Hopes were high in the lead-up to the unveiling of the Cord 810 (later the 812); its predecessor, the L-29, had become America’s first front-wheel-drive car. This had led to the marque becoming famous for marrying innovative features to beautiful coachwork – and the 810 would only strengthen this reputation. Penned by the celebrated designer Gordon Buehrig, it was one of eight cars chosen for the Museum of Modern Art’s ‘Eight Automobiles’ exhibition in 1951. To give you an idea of the prestige of such a call-up, other works of four-wheeled art selected for inclusion were a 1937 Talbot-Lago Teardrop Coupé, and a 1947 Cisitalia 202 Coupé.

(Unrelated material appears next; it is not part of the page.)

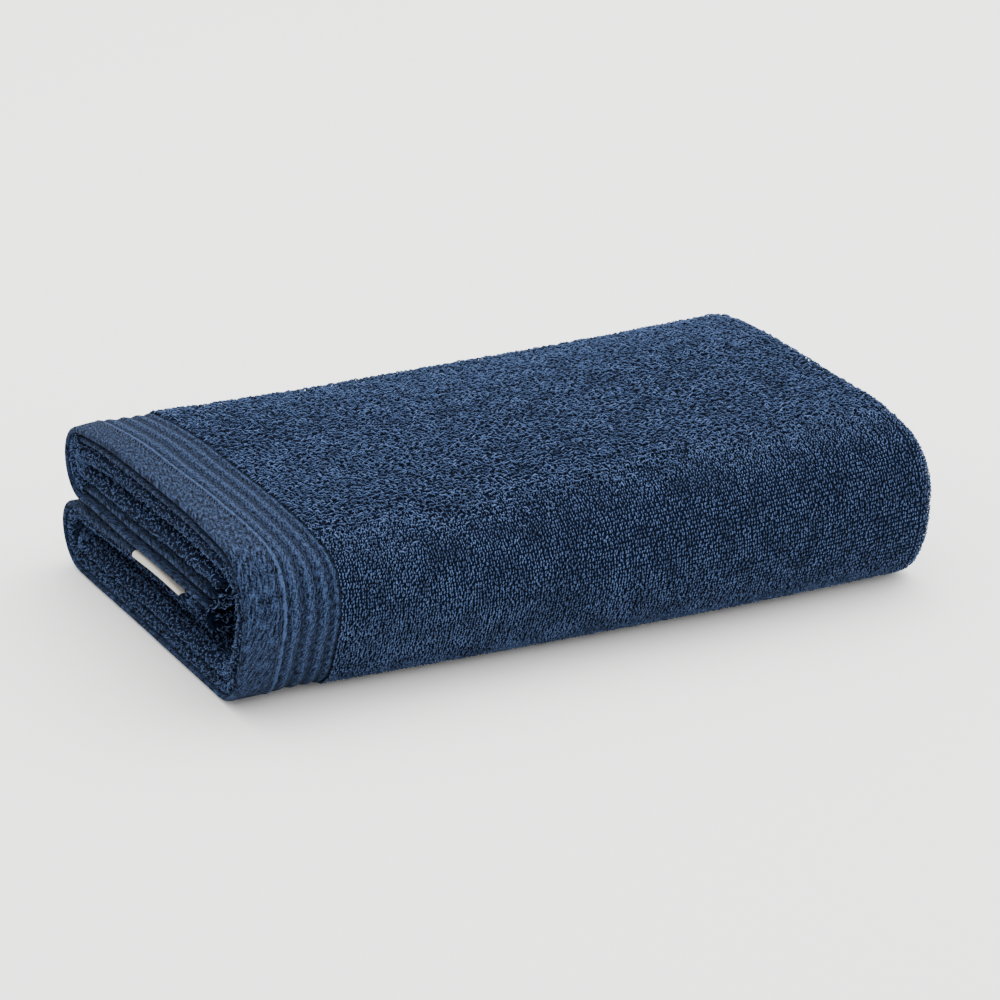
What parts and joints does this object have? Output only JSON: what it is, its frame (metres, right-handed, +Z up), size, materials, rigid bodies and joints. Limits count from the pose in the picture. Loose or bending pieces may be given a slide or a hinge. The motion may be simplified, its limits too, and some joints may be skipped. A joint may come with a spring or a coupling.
{
  "type": "folded bath sheet",
  "caption": "Terry bath sheet folded into a compact bundle, with ribbed woven borders, plain hems and a blank woven label.",
  "frame": {"origin": "middle of the bundle's bounding box, on the surface it lies on", "axes": "+X along the folded length from the hem end to the folded end, -Y towards the big front fold, +Z up"},
  "size_m": [0.3858, 0.2396, 0.088],
  "materials": {
    "terry": "looped cotton pile",
    "label": "smooth woven ribbon"
  },
  "bodies": {
    "root": {"terry_sheet": "terry", "woven_label": "label"}
  },
  "joints": []
}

From show-cars to step-ladders
But what led to the anarchy of the 1935 New York unveiling, at which the audience was said to have clambered onto the bumpers (or roofs, depending what you read) of the other show cars? Well, that might have been an urban myth – but it also could have been the 810’s hidden headlamps (a world-first), the bluff, louvred ‘coffin-nose’, or even the absence of the era-essential running boards. The latter was possible due to the same norm-shunning principles applied within the unibody contruction: the four-speed gearbox lay ahead of the Lycoming V8 that drove the front wheels, equating to a lower car (no need for a step) and a roomier cabin. Further spatial benefits came courtesy of a ‘step-down’ floor, the touring credentials of its larger Duesenberg cousins almost matched in a smaller, arguably better-looking package.
Two up, two down
That package was available in four variants: Westchester and Beverly (both saloons), and two open cars – the two-passenger Convertible Coupe and the five-passenger Convertible Phaeton Sedan. At its Motor City auction in July, RM will offer an example of each open car, both at ‘No Reserve’. The example seen here is an 812 Phaeton, fitted with the supercharger option (see tell-tale bonnet sidepipes) offered to the sporting set later in the model’s short production window. Ultimately, the later-life additions weren’t enough to see Cord fulfil its ambitions of producing an innovative, reliable, high-performance machine with cutting-edge styling and an inexpensive price tag – particularly unrealistic in the wake of the Great Depression.
Ahead of its time
Demand tailed off and the company was closed, but the 810’s legacy would endure. Aside from museum awards and a posthumous 17-year land speed record – set by Ab Jenkins just a month after 812 production had ceased – the car’s brilliance also lived on through its subsequent industry influence on styling and engineering. That brilliance endures to this day thanks to its modern collectability; indeed, should you want to add an American machine to a European collection, one of the prettiest cars built in the States to date would be a fine place to start.